Information shown:
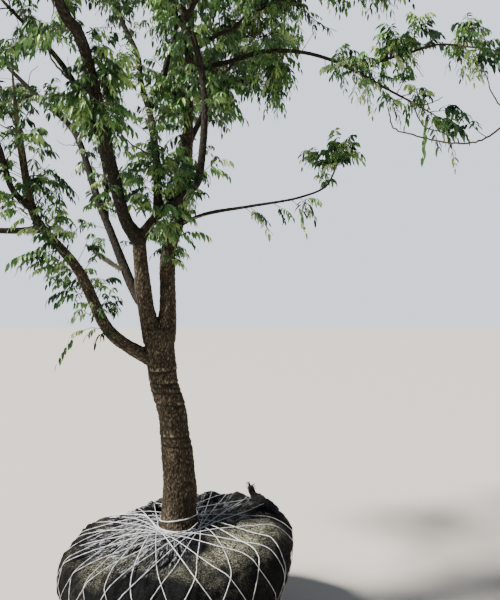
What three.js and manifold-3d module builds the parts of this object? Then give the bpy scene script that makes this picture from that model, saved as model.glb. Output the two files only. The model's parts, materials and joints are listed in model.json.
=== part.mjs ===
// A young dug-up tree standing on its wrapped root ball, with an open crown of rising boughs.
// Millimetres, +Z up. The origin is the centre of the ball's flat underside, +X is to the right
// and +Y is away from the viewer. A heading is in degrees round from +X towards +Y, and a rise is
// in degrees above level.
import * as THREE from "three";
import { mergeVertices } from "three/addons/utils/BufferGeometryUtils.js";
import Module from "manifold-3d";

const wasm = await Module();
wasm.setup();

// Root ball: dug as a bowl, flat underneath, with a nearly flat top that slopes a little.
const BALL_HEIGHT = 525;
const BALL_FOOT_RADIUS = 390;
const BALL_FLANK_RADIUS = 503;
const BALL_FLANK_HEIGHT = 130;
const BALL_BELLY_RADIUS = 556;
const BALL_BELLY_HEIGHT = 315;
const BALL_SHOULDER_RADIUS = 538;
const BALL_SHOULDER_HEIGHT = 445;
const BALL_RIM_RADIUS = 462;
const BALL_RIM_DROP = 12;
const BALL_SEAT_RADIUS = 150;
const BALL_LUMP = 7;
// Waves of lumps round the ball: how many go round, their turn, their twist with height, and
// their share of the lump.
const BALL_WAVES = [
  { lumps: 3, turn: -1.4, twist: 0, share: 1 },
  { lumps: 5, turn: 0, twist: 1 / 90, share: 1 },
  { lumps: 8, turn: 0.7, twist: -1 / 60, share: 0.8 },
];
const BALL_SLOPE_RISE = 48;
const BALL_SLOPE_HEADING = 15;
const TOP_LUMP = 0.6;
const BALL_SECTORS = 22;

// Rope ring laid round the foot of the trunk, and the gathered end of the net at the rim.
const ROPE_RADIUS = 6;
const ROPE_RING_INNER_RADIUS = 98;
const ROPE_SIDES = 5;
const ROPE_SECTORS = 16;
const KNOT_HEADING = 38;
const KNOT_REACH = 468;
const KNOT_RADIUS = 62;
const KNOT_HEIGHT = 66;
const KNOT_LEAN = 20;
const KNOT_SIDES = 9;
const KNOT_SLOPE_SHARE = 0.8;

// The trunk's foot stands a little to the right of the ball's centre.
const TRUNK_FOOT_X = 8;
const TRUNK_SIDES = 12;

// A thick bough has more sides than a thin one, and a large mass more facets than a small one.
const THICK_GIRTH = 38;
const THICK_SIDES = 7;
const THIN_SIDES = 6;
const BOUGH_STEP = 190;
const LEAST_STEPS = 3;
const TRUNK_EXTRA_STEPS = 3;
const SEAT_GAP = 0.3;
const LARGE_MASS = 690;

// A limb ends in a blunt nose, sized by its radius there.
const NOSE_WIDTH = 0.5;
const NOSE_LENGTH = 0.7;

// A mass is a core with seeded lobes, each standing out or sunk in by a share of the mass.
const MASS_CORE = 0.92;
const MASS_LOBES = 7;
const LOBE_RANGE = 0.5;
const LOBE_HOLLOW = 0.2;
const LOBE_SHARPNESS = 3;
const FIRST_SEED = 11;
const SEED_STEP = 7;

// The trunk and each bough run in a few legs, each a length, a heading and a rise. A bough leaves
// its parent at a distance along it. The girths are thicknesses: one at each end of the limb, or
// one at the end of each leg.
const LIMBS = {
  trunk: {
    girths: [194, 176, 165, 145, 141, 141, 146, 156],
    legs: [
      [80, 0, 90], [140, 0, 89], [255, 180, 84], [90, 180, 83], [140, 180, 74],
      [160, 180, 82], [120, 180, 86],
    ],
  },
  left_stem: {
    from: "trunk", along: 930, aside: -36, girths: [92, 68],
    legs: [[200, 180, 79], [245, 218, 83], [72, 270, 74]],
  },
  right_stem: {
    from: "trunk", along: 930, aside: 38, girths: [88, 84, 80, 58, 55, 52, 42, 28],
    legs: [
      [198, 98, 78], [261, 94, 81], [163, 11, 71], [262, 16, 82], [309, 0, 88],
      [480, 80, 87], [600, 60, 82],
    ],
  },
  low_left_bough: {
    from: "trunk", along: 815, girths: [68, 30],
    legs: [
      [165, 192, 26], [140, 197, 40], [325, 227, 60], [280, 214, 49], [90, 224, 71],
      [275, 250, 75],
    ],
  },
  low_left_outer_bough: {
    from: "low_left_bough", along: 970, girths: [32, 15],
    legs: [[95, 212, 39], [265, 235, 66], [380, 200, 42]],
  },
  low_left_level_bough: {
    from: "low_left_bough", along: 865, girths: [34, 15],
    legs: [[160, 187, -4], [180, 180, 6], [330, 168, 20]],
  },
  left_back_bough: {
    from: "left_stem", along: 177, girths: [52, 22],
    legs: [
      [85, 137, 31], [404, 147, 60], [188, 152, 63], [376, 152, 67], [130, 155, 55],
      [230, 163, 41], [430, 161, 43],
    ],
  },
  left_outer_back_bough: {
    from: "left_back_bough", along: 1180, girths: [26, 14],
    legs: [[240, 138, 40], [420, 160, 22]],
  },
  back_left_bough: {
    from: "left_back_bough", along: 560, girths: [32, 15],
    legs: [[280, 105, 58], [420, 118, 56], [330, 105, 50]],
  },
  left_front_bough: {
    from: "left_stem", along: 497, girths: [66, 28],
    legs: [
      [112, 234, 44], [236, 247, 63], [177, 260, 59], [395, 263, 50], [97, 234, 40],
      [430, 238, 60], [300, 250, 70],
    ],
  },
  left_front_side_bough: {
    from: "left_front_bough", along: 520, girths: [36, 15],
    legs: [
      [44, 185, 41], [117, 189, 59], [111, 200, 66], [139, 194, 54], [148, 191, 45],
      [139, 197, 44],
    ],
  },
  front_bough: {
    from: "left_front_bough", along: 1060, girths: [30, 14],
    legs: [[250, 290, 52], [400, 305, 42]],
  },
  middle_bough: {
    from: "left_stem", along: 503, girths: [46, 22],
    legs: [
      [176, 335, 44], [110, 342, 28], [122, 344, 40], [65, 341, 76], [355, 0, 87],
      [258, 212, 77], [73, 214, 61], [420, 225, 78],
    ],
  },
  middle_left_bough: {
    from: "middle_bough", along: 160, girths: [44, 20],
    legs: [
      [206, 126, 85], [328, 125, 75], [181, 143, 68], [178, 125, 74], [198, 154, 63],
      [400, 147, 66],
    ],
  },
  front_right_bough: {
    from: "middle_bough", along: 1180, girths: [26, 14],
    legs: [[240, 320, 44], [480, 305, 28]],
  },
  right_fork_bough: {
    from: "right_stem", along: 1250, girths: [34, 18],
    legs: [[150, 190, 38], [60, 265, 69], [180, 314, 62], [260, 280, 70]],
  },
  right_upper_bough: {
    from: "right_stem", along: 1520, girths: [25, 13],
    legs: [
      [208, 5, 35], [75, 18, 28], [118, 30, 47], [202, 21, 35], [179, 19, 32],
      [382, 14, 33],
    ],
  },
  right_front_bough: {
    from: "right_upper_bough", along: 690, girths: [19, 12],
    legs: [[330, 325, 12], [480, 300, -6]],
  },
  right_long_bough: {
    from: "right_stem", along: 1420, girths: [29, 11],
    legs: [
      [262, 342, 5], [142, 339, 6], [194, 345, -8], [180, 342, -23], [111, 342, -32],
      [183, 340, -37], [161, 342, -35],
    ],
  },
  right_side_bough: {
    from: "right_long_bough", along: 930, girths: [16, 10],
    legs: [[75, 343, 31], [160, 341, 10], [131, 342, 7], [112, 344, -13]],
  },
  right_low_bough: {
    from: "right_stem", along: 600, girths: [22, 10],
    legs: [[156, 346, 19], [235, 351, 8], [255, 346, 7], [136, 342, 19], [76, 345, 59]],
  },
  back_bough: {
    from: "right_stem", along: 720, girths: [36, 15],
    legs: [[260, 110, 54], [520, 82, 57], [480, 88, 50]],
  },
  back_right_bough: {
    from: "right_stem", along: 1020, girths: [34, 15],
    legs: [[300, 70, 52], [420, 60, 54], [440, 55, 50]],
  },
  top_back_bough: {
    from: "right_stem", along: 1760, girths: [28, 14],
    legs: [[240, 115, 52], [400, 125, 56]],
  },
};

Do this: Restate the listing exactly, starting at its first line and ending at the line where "const TRUNK_SIDES = 12;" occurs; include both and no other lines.

Answer to this problem:
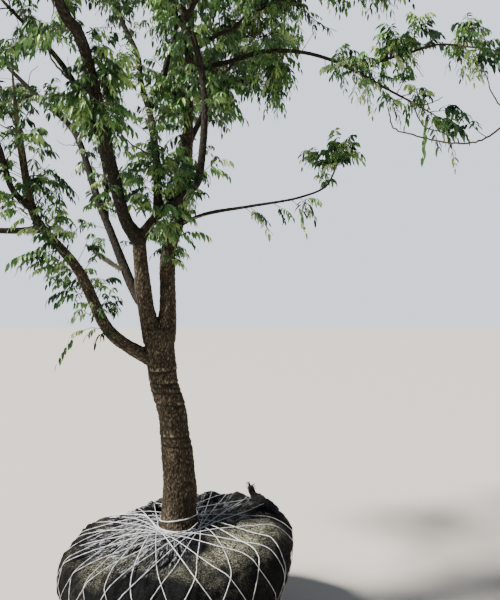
What three.js and manifold-3d module builds the parts of this object? Then give the bpy scene script that makes this picture from that model, saved as model.glb. Output the two files only. The model's parts, materials and joints are listed in model.json.
=== part.mjs ===
// A young dug-up tree standing on its wrapped root ball, with an open crown of rising boughs.
// Millimetres, +Z up. The origin is the centre of the ball's flat underside, +X is to the right
// and +Y is away from the viewer. A heading is in degrees round from +X towards +Y, and a rise is
// in degrees above level.
import * as THREE from "three";
import { mergeVertices } from "three/addons/utils/BufferGeometryUtils.js";
import Module from "manifold-3d";

const wasm = await Module();
wasm.setup();

// Root ball: dug as a bowl, flat underneath, with a nearly flat top that slopes a little.
const BALL_HEIGHT = 525;
const BALL_FOOT_RADIUS = 390;
const BALL_FLANK_RADIUS = 503;
const BALL_FLANK_HEIGHT = 130;
const BALL_BELLY_RADIUS = 556;
const BALL_BELLY_HEIGHT = 315;
const BALL_SHOULDER_RADIUS = 538;
const BALL_SHOULDER_HEIGHT = 445;
const BALL_RIM_RADIUS = 462;
const BALL_RIM_DROP = 12;
const BALL_SEAT_RADIUS = 150;
const BALL_LUMP = 7;
// Waves of lumps round the ball: how many go round, their turn, their twist with height, and
// their share of the lump.
const BALL_WAVES = [
  { lumps: 3, turn: -1.4, twist: 0, share: 1 },
  { lumps: 5, turn: 0, twist: 1 / 90, share: 1 },
  { lumps: 8, turn: 0.7, twist: -1 / 60, share: 0.8 },
];
const BALL_SLOPE_RISE = 48;
const BALL_SLOPE_HEADING = 15;
const TOP_LUMP = 0.6;
const BALL_SECTORS = 22;

// Rope ring laid round the foot of the trunk, and the gathered end of the net at the rim.
const ROPE_RADIUS = 6;
const ROPE_RING_INNER_RADIUS = 98;
const ROPE_SIDES = 5;
const ROPE_SECTORS = 16;
const KNOT_HEADING = 38;
const KNOT_REACH = 468;
const KNOT_RADIUS = 62;
const KNOT_HEIGHT = 66;
const KNOT_LEAN = 20;
const KNOT_SIDES = 9;
const KNOT_SLOPE_SHARE = 0.8;

// The trunk's foot stands a little to the right of the ball's centre.
const TRUNK_FOOT_X = 8;
const TRUNK_SIDES = 12;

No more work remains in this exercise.